It’s often said that we know as much about Mars and the moon as we do about our oceans. Considering that Earth is 71 per cent ocean, this should be cause for concern. At the very least, we should be doing more to protect our oceans from the negative effects of human activities, even if we don’t fully understand all that is happening under the seas.
One thing we do know is that oceans are changing — and the changes aren’t for the best. For centuries, we’ve thought of our oceans as stable. But ocean currents, upwellings, oxygen levels, acidity, and temperature are changing in ways we haven’t seen before. Assumptions we once held about the seas are no longer valid.
We’ve always assumed that oceans would provide us with an endless bounty of food. We rely on our oceans for transportation, recreation, and numerous resources. And oceans provide almost half the oxygen we breathe.
The collapse of Canada’s Atlantic cod stocks was just one of many warnings we should have heeded. Many West Coast salmon stocks have also disappeared and many are returning in increasingly lower numbers. Even the survival of the very base of the marine food chain, plankton, is being threatened.
Some threats to our oceans are easier to pinpoint than others. Swirling masses of plastic garbage in the oceans — one of them in the North Pacific estimated to be bigger than Quebec — are obvious artifacts of our disposable societies. “Dead zones” are showing up in our oceans around the globe. These are areas where oceans are starved of oxygen because of a nitrogen overdose from agricultural runoff.
Many fish stocks are dwindling, in part because of our appetite for seafood. This is spurring more development in aquaculture — but most fish-farming practices are putting added pressure on oceans and wild fish.
On top of the many direct threats to ocean health we also have climate change to contend with. We know that global warming is causing the oceans to become more acidic.
This is a worrisome trend.
As with our atmosphere, too much carbon is resulting in dangerous effects. Carbon dioxide is necessary for photosynthesis, which is how plants grow and develop. But when we burn fossil fuels or clear-cut forests, we release too much carbon dioxide into the atmosphere, upsetting the balance. This creates a heat-trapping blanket around the Earth, which contributes to global warming.
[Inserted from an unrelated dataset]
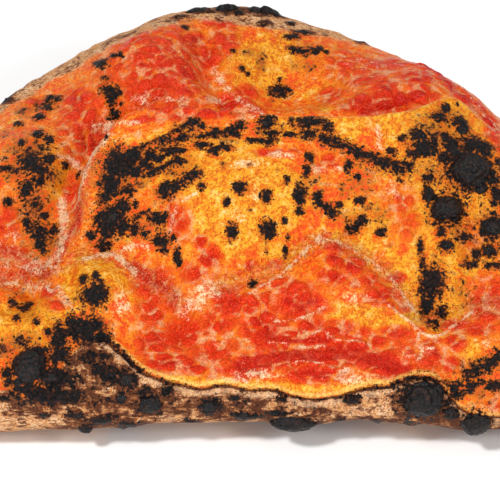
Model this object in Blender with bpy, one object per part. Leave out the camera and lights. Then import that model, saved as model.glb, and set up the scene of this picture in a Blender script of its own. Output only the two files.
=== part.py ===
"""A calzone: a round of dough folded over its filling, sealed along the curved rim and baked until it puffs.

The straight fold is at the front (-Y), the curved rim at the back (+Y) and the two tips lie along X.
The origin is on the table, under the middle of the bounding box. Lengths are in metres, +Z is up.
"""

import bmesh
import bpy
import numpy as np

MM = 0.001

# Driving sizes of the whole loaf
LENGTH = 280 * MM  # tip to tip
FRONT_Y = -83 * MM  # the fold
BACK_Y = 85 * MM  # the middle of the curved rim
TIP_Y = -44 * MM  # the tips sit nearer the fold than the rim
FOLD_HOLLOW = 2.5 * MM  # how far the middle of the fold lies behind its shoulders
RIM_POINT = 2.0  # above 1 the rim runs straighter and more pointed towards the tips
CORNER_POINT = 6  # how square the corners of the fold are

# Cross-section
FRONT_BELLY_Z = 11 * MM  # height of the widest line of the fold
BACK_BELLY_Z = 15 * MM  # the same, along the curved rim
EDGE_POWER = 14  # how tightly the top rolls over at the edge
SOLE_POWER = 10  # how tightly the sole rolls up at the edge
SOLE_PRESS = 1.06  # above 1 the middle of the sole is pressed flat on the table
EDGE_HEIGHT = 27 * MM  # height of the skin just inside the fold

# Mesh
SEGMENTS = 56  # round the cross-section
RINGS = 74  # from tip to tip
TOP_SHARE = 0.78  # share of the segments that lie on the top
EVEN_RINGS = 0.6  # 0 crowds the rings towards the tips, 1 spaces them evenly

# The back of the front bulge: from the fold through the pinch, over its crest, to the right tip (x, y)
CREST = [(-68, -92), (-62, -66), (-58, -44), (-53, -18), (-44, 2), (-30, 9), (0, 5), (30, 4)]
CREST += [(50, 8), (66, 17), (80, 8), (96, -12), (118, -34), (140, -46)]
CREST_WIDTH = 9 * MM  # plan width of the steep drop behind the crest
BULGE_START = -74 * MM  # x where the bulge begins to rise from the left end
BULGE_FADE = 18 * MM  # how far it takes to rise

# Height of the crest along the length (x, z)
CREST_HEIGHT = [(-140, 26), (-60, 40), (-46, 52), (-30, 61), (0, 64), (30, 62)]
CREST_HEIGHT += [(60, 60), (76, 54), (92, 48), (114, 38), (140, 26)]
CREST_RISE = 1.25  # above 1 the front slope is hollow
SHORTEST_RISE = 36 * MM  # the front slope is never shorter than this in plan

# Height of the lower skin behind and beside the bulge (x, z)
SHELF_HEIGHT = [(-140, 25), (-110, 31), (-90, 35), (-67, 39), (-40, 45), (0, 44)]
SHELF_HEIGHT += [(40, 45), (62, 43), (80, 40), (100, 34), (140, 25)]
SHELF_FALL = 0.30  # share of that height lost from the middle to the fold

# Rounded rises (+) and hollows (-) in the skin: centre x, y, half sizes along x and y, height
SWELLS = [
    (-30, 46, 26, 22, 7),  # shoulder at the back left
    (60, 36, 22, 16, 6),  # shoulder at the back right
    (18, 37, 26, 17, -9),  # bowl between them
    (-70, 4, 20, 26, 5),  # left shoulder
    (-78, -58, 20, 12, 3),  # left front
    (-42, -47, 9, 9, 3),  # small swell in front of the pinch
    (-61, -43, 13, 9, -5),  # the pinch itself
    (-19, -60, 24, 13, -5),  # left basin
    (24, -62, 34, 12, -3.5),  # front basin
    (-4, -22, 28, 15, 4),  # tongue above the basins
    (72, -12, 24, 20, 4),  # blistered cheek at the right
    (98, -60, 20, 14, 3),  # right front
]

STROKE_TAPER = 4  # a stroke fades in over the first 1/4 of its line, and out over the last

# Strokes, which are creases (-) or ridges (+): the points of the line, its half width, its height
STROKES = [
    ([(-57, -46), (-55, -22), (-46, 6), (-30, 16), (0, 17), (30, 17), (50, 22), (70, 27)], 7, -6),  # behind it
    ([(-50, -42), (-64, -39), (-80, -33), (-98, -28), (-114, -26)], 6, -5),  # fold from the pinch to the left
    ([(-54, -48), (-66, -50), (-80, -48), (-94, -46)], 5, -2.5),  # second fold, below it
    ([(-9, 66), (-12, 50), (-7, 34), (2, 22), (14, 14)], 6, -4),  # left wall of the bowl
    ([(-55, -40), (-44, -35), (-36, -38), (-28, -46), (-18, -56), (-10, -62)], 7, -4),  # over the small swell
    ([(-14, -58), (-2, -47), (14, -41), (29, -33), (44, -43), (56, -54), (72, -55), (92, -50)], 8, -4),  # crease
    ([(62, -26), (63, -40), (60, -54)], 6, 3),  # ridge down the right cheek
    ([(30, -24), (28, -38), (24, -50)], 6, 1.5),  # ridge down to the front basin
]

# The largest char blisters: where they sit (x, y, z), their radius, their height
BLISTERS = [
    (73, -9, 52, 8, 5),
    (66, -23, 47, 6, 3.5),
    (-64, -74, 24, 9, 4),
    (58, -81, 17, 9, 4),
    (16, -79, 8, 8, 3),
]


def curve_through(points, steps=8):
    """A smooth line through the points (Catmull-Rom), as an array of points in metres."""
    ends = [points[0], *points, points[-1]]
    line = []
    for a, b, c, d in zip(ends, ends[1:], ends[2:], ends[3:]):
        a, b, c, d = (np.array(point, float) for point in (a, b, c, d))
        for step in range(steps):
            f = step / steps
            bend = (2 * a - 5 * b + 4 * c - d) * f**2 + (3 * b - a - 3 * c + d) * f**3
            line.append(b + ((c - a) * f + bend) / 2)
    line.append(np.array(points[-1], float))
    return np.array(line) * MM


def reach(x, y, line):
    """Distance of each point from a line, negative on its right-hand side, and its place along it (0 to 1)."""
    nearest = np.full(np.shape(x), np.inf)
    side = np.ones(np.shape(x))
    place = np.zeros(np.shape(x))
    for step, ((ax, ay), (bx, by)) in enumerate(zip(line, line[1:])):
        dx, dy = bx - ax, by - ay
        f = np.clip(((x - ax) * dx + (y - ay) * dy) / (dx * dx + dy * dy), 0, 1)
        gap = np.hypot(x - ax - f * dx, y - ay - f * dy)
        nearer = gap < nearest
        side = np.where(nearer, np.where(dx * (y - ay) - dy * (x - ax) < 0, -1, 1), side)
        place = np.where(nearer, (step + f) / (len(line) - 1), place)
        nearest = np.where(nearer, gap, nearest)
    return nearest * side, place


def along(points, x):
    """The height of a smooth profile, given as (x, z) points, at each x."""
    line = curve_through(points)
    return np.interp(x, line[:, 0], line[:, 1])


def soft_step(f):
    """0 below 0, 1 above 1 and smooth between."""
    f = np.clip(f, 0, 1)
    return f * f * (3 - 2 * f)


def fold_y(p):
    """Y of the fold, for p from -1 at the left tip to 1 at the right."""
    corner = np.sqrt(1 - np.abs(p) ** CORNER_POINT)
    return TIP_Y + (FRONT_Y + FOLD_HOLLOW * (1 - np.abs(p)) - TIP_Y) * corner


def rim_y(p):
    """Y of the curved rim."""
    return TIP_Y + (BACK_Y - TIP_Y) * np.sqrt(1 - p * p) ** RIM_POINT


def skin_height(x, y, back):
    """Height of the top skin before it rolls over at the edge. back is 0 at the fold and 1 at the rim."""
    p = np.clip(2 * x / LENGTH, -1, 1)
    crest = curve_through(CREST)
    crest_y = np.interp(x, crest[:, 0], crest[:, 1])
    front = fold_y(p)
    rise = np.clip((y - front) / np.maximum(crest_y - front, SHORTEST_RISE), 0, 1)
    bulge = EDGE_HEIGHT + (along(CREST_HEIGHT, x) - EDGE_HEIGHT) * rise**CREST_RISE
    shelf = along(SHELF_HEIGHT, x) * (1 - SHELF_FALL * (1 - soft_step(back / 0.65)))
    behind = soft_step(reach(x, y, crest)[0] / CREST_WIDTH + 0.5)
    bulged = soft_step((x - BULGE_START) / BULGE_FADE) * (1 - behind)
    height = bulge * bulged + shelf * (1 - bulged)
    for cx, cy, rx, ry, up in SWELLS:
        away = ((x - cx * MM) / (rx * MM)) ** 2 + ((y - cy * MM) / (ry * MM)) ** 2
        height = height + up * MM * np.exp(-1.6 * away)
    for points, width, up in STROKES:
        away, f = reach(x, y, curve_through(points))
        taper = soft_step(f * STROKE_TAPER) * soft_step((1 - f) * STROKE_TAPER)
        height = height + up * MM * taper * np.exp(-1.6 * (away / (width * MM)) ** 2)
    return height


def skin_points(balls):
    """Moves the points of a unit ball, whose poles are on X, to the skin of the calzone."""
    ring = np.arccos(np.clip(balls[:, 0], -1, 1)) / np.pi
    p = (1 - EVEN_RINGS) * np.cos(ring * np.pi) + EVEN_RINGS * (1 - 2 * ring)
    chord = np.sqrt(np.maximum(1 - p * p, 0))
    # once round the cross-section: from the rim over the top to the fold, and back under the sole
    loop = np.arctan2(balls[:, 2], balls[:, 1]) / (2 * np.pi) % 1
    on_top = loop <= TOP_SHARE
    top_turn = np.pi * loop / TOP_SHARE
    sole_turn = np.pi * (loop - TOP_SHARE) / (1 - TOP_SHARE)
    across = np.where(on_top, np.cos(top_turn), -np.cos(sole_turn))
    rho = np.sqrt(np.clip(p * p + (chord * across) ** 2, 0, 1))
    back = (across + 1) / 2
    x = p * LENGTH / 2
    y = fold_y(p) + back * (rim_y(p) - fold_y(p))
    belly = FRONT_BELLY_Z + (BACK_BELLY_Z - FRONT_BELLY_Z) * back
    roll = np.sqrt(1 - rho**EDGE_POWER)
    top = belly + (skin_height(x, y, back) - belly) * roll
    sole = np.maximum(belly * (1 - SOLE_PRESS * np.sqrt(1 - rho**SOLE_POWER)), 0)
    return np.stack([x, y, np.where(on_top, top, sole)], axis=1)


def read_points(mesh, name="co"):
    values = np.empty(len(mesh.vertices) * 3, np.float32)
    mesh.vertices.foreach_get(name, values)
    return values.reshape(-1, 3).astype(float)


def raise_blisters(mesh):
    """Pushes the skin out along its normals round each blister."""
    points, normals = read_points(mesh), read_points(mesh, "normal")
    push = np.zeros(len(points))
    for *centre, radius, height in BLISTERS:
        away = np.linalg.norm(points - np.array(centre) * MM, axis=1) / (radius * MM)
        push += height * MM * np.exp(-1.8 * away**2)
    points += normals * push[:, None]
    points[:, 2] = np.maximum(points[:, 2], 0)
    mesh.vertices.foreach_set("co", points.astype(np.float32).ravel())
    mesh.update()


def centre_on_origin(mesh):
    """Slides the mesh over the table until the origin is under the middle of its box."""
    points = read_points(mesh)
    points[:, :2] -= (points[:, :2].max(axis=0) + points[:, :2].min(axis=0)) / 2
    mesh.vertices.foreach_set("co", points.astype(np.float32).ravel())
    mesh.update()


def dough_material():
    material = bpy.data.materials.new("baked_dough")
    material.use_nodes = True
    surface = material.node_tree.nodes["Principled BSDF"]
    surface.inputs["Base Color"].default_value = (0.80, 0.25, 0.04, 1)
    surface.inputs["Roughness"].default_value = 0.5
    surface.inputs["Metallic"].default_value = 0.0
    return material


def make_calzone(collection):
    """A ball with its poles at the tips, drawn out into the folded loaf."""
    shape = bmesh.new()
    bmesh.ops.create_uvsphere(shape, u_segments=SEGMENTS, v_segments=RINGS, radius=1)
    for vert in shape.verts:
        vert.co = (vert.co.z, -vert.co.y, vert.co.x)
    mesh = bpy.data.meshes.new("calzone")
    shape.to_mesh(mesh)
    shape.free()
    mesh.vertices.foreach_set("co", skin_points(read_points(mesh)).astype(np.float32).ravel())
    mesh.update()
    raise_blisters(mesh)
    centre_on_origin(mesh)
    mesh.shade_smooth()
    mesh.materials.append(dough_material())
    calzone = bpy.data.objects.new("calzone", mesh)
    collection.objects.link(calzone)
    return calzone


def main():
    for old in list(bpy.data.objects):
        bpy.data.objects.remove(old)
    collection = bpy.data.collections.new("calzone")
    bpy.context.scene.collection.children.link(collection)
    make_calzone(collection)


main()
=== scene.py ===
"""The looks of a baked calzone: its blistered skin, the sauce on it, its char and the light it is seen in.

Lengths are in metres, +Z is up, the fold is at the front (-Y) and the curved rim at the back (+Y).
"""

import math

import bmesh
import bpy
import numpy as np
from mathutils import Matrix, Vector, noise
from mathutils.bvhtree import BVHTree


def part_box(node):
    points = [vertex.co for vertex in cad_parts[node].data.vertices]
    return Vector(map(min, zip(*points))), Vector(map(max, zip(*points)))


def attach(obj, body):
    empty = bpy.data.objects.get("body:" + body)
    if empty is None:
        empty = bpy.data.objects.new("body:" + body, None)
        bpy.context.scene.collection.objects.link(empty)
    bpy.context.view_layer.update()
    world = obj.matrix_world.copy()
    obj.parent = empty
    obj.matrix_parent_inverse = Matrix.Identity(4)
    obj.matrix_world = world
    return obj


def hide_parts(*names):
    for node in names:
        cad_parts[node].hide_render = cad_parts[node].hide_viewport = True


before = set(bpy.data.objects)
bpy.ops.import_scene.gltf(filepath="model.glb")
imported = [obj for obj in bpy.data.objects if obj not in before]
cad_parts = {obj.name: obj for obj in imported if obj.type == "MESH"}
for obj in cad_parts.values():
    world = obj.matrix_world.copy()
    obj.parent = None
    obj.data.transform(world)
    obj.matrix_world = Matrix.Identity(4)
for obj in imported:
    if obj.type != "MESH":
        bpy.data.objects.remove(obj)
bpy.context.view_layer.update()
MM = 0.001


# --------------------------------------------------------------------------------------------------
# The loaf: a round of dough folded over its filling, so the fold is straight and the sealed rim is
# curved. Steam lifts the front into a bulge with a crest, and behind it lies a lower shelf with a bowl.
# The skin is one closed mesh, a ball with its poles at the tips drawn out into the solid's form.
# --------------------------------------------------------------------------------------------------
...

The oceans absorb carbon dioxide, keeping some of it from the atmosphere. But while oceans help slow the pace of global warming, they too are absorbing too much carbon dioxide, resulting in disruption of the ocean’s pH balance. This increasing acidity causes calcium carbonate to dissolve, affecting life forms including corals, shellfish, and several species of plankton that rely on calcium for their very structure.
Science is confirming that our old assumptions are no longer valid, and we find ourselves in a situation of escalating risk. As a result, we need to look at our oceans in an entirely new way. We can’t continue to exploit ocean resources on false assumptions. We need to know more about what’s going on. That means investing in science that will help explain the interactions between changing ocean conditions and the species that depend on the seas.
We need a new way to manage our oceans in the face of uncertainty and elevated risk facing marine life. A comprehensive marine-planning initiative that considers new and evolving science and the evidence of what is actually happening to marine ecosystems would be a good start. This process must be based on a precautionary approach that recognizes increased uncertainty and the fact that our oceans will continue to change as global warming and other human-induced factors continue to affect them.
We can’t rely on governments alone to protect the health of our oceans. Industry, nongovernmental organizations, First Nations, coastal communities, and governments at all levels must come together to plan and monitor conservation efforts based on science and local community knowledge.
After all, one thing we’ve learned about Mars and the moon is that we can’t move there if we destroy our home on this beautiful and generous planet — in part because they don’t have oceans. Neglecting the health of our oceans, where all known life began, is a risk we cannot afford to take.